[Begin]

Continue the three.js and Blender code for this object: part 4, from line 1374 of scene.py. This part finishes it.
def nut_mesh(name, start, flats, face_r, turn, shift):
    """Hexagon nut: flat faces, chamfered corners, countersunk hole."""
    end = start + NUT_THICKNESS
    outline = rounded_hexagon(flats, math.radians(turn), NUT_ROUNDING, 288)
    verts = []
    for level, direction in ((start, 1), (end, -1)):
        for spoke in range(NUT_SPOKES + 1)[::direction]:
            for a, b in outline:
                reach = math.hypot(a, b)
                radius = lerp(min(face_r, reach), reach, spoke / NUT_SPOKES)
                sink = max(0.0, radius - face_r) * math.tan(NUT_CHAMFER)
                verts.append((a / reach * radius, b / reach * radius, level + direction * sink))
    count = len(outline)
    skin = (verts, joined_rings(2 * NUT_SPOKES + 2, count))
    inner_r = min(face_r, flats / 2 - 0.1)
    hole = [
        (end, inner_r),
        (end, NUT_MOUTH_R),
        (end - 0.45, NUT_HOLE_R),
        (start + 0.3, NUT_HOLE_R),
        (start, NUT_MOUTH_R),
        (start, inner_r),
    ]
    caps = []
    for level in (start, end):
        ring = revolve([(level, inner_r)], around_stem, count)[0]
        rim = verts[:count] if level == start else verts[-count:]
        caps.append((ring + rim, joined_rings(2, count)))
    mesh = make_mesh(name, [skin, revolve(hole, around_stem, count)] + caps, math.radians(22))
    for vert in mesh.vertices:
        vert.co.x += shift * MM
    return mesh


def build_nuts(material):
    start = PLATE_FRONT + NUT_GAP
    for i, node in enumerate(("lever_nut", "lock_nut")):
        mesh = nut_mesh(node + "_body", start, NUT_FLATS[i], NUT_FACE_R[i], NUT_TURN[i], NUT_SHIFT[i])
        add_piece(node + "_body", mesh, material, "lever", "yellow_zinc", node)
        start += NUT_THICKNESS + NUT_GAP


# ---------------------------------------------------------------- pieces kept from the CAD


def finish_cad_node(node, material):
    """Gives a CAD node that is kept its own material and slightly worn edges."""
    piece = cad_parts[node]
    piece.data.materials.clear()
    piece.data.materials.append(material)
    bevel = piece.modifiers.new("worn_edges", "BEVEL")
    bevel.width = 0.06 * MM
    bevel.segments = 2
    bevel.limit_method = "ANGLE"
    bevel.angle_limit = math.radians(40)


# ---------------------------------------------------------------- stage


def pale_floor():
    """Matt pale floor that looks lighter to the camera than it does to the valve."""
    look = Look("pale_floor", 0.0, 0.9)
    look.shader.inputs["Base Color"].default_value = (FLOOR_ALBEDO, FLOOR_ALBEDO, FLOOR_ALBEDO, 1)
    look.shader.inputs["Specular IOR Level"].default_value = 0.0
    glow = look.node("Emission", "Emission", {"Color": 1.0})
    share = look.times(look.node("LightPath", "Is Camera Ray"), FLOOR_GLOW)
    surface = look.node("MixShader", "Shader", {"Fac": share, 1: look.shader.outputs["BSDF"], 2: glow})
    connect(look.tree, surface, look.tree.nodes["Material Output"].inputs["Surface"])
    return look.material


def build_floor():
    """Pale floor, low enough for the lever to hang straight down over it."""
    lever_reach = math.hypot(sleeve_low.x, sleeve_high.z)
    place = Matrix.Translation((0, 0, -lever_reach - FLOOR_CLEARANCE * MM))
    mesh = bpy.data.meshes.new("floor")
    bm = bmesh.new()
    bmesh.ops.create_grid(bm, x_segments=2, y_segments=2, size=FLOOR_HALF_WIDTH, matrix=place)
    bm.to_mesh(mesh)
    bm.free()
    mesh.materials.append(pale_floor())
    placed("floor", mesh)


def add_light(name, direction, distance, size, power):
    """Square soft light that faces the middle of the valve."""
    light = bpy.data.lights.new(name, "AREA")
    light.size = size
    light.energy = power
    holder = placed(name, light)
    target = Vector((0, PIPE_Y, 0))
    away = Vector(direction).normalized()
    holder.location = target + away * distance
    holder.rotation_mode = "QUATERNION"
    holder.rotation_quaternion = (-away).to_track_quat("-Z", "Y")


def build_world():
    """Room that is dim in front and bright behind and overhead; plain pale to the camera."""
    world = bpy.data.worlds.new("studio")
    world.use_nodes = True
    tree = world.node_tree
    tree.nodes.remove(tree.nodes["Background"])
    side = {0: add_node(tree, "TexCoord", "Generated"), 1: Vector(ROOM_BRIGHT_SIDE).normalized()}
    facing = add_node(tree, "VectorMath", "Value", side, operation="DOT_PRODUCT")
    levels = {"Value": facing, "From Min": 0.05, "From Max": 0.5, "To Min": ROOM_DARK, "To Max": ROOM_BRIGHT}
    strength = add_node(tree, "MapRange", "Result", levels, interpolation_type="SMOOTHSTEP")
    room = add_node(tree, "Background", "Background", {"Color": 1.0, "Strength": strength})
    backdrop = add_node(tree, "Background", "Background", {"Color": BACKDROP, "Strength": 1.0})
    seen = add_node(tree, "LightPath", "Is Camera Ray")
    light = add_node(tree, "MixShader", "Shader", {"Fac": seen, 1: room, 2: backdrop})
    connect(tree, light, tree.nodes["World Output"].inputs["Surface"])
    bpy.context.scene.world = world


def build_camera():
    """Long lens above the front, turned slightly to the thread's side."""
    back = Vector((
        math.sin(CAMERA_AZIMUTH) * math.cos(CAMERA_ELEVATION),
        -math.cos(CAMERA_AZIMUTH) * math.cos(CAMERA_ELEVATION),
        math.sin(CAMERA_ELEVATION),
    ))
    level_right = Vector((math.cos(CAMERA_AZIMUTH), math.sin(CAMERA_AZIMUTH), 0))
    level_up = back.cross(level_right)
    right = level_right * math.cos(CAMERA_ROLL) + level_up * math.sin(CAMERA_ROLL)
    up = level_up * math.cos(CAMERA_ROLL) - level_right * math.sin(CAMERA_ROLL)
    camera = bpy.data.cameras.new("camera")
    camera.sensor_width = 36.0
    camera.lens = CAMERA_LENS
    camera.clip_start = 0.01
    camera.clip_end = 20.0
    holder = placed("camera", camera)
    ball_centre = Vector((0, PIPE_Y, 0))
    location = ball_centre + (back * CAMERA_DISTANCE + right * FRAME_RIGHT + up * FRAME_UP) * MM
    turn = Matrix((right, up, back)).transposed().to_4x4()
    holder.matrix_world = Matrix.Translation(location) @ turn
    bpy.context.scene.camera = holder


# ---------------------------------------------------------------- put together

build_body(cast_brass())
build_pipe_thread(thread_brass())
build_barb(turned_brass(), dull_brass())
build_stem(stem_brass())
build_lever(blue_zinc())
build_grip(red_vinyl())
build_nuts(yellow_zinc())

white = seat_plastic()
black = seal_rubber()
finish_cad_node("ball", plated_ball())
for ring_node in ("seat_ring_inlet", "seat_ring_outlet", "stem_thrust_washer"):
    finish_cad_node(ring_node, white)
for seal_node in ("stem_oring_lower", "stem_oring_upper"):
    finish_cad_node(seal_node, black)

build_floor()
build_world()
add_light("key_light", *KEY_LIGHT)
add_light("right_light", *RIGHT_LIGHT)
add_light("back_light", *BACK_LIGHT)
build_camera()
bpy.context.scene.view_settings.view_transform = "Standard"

[End]
[Begin]

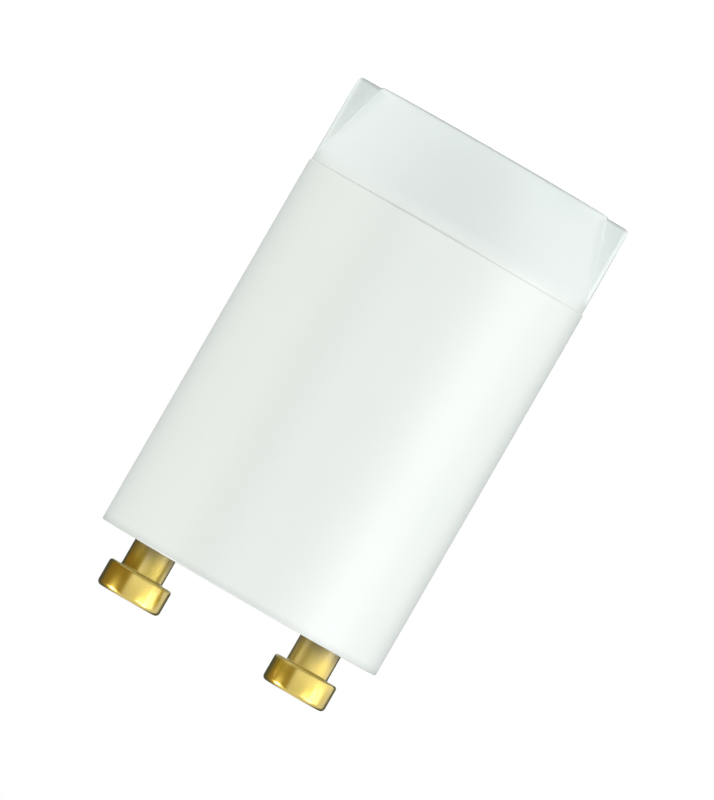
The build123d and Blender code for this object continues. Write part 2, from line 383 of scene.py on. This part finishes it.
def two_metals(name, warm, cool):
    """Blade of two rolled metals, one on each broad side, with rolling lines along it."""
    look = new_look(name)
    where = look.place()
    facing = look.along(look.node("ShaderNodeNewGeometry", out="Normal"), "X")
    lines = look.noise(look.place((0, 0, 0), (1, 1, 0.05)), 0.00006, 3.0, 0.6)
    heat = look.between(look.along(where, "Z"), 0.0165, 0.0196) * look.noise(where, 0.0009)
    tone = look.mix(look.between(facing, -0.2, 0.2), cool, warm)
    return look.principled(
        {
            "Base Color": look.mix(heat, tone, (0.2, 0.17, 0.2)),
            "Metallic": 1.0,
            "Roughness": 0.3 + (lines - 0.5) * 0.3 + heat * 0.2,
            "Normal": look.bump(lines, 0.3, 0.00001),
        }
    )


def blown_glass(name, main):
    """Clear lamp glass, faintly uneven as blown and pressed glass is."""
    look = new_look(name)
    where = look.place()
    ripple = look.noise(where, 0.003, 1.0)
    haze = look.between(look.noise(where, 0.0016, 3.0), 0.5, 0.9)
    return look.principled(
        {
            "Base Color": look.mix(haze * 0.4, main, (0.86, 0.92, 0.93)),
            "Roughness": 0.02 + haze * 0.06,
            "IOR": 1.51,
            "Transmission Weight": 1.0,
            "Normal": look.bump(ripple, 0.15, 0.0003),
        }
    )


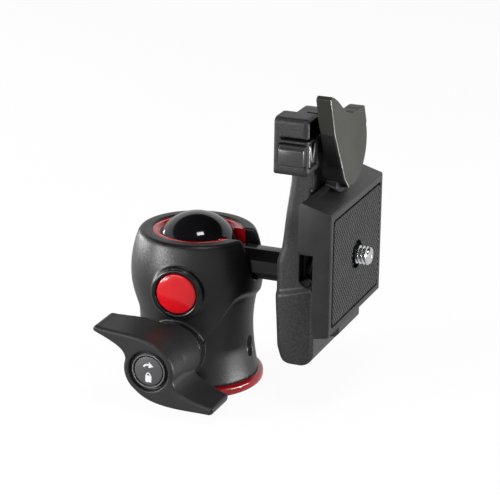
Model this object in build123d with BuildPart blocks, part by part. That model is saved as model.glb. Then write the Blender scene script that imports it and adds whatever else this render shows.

[End]

## WORK TO DO
Would you quote everything above from the line containing "Continue the three.js" down to the line containing "return mesh"? Include both of those lines and nothing else.

## COMPLETE OUTPUT
Continue the three.js and Blender code for this object: part 4, from line 1374 of scene.py. This part finishes it.
def nut_mesh(name, start, flats, face_r, turn, shift):
    """Hexagon nut: flat faces, chamfered corners, countersunk hole."""
    end = start + NUT_THICKNESS
    outline = rounded_hexagon(flats, math.radians(turn), NUT_ROUNDING, 288)
    verts = []
    for level, direction in ((start, 1), (end, -1)):
        for spoke in range(NUT_SPOKES + 1)[::direction]:
            for a, b in outline:
                reach = math.hypot(a, b)
                radius = lerp(min(face_r, reach), reach, spoke / NUT_SPOKES)
                sink = max(0.0, radius - face_r) * math.tan(NUT_CHAMFER)
                verts.append((a / reach * radius, b / reach * radius, level + direction * sink))
    count = len(outline)
    skin = (verts, joined_rings(2 * NUT_SPOKES + 2, count))
    inner_r = min(face_r, flats / 2 - 0.1)
    hole = [
        (end, inner_r),
        (end, NUT_MOUTH_R),
        (end - 0.45, NUT_HOLE_R),
        (start + 0.3, NUT_HOLE_R),
        (start, NUT_MOUTH_R),
        (start, inner_r),
    ]
    caps = []
    for level in (start, end):
        ring = revolve([(level, inner_r)], around_stem, count)[0]
        rim = verts[:count] if level == start else verts[-count:]
        caps.append((ring + rim, joined_rings(2, count)))
    mesh = make_mesh(name, [skin, revolve(hole, around_stem, count)] + caps, math.radians(22))
    for vert in mesh.vertices:
        vert.co.x += shift * MM
    return mesh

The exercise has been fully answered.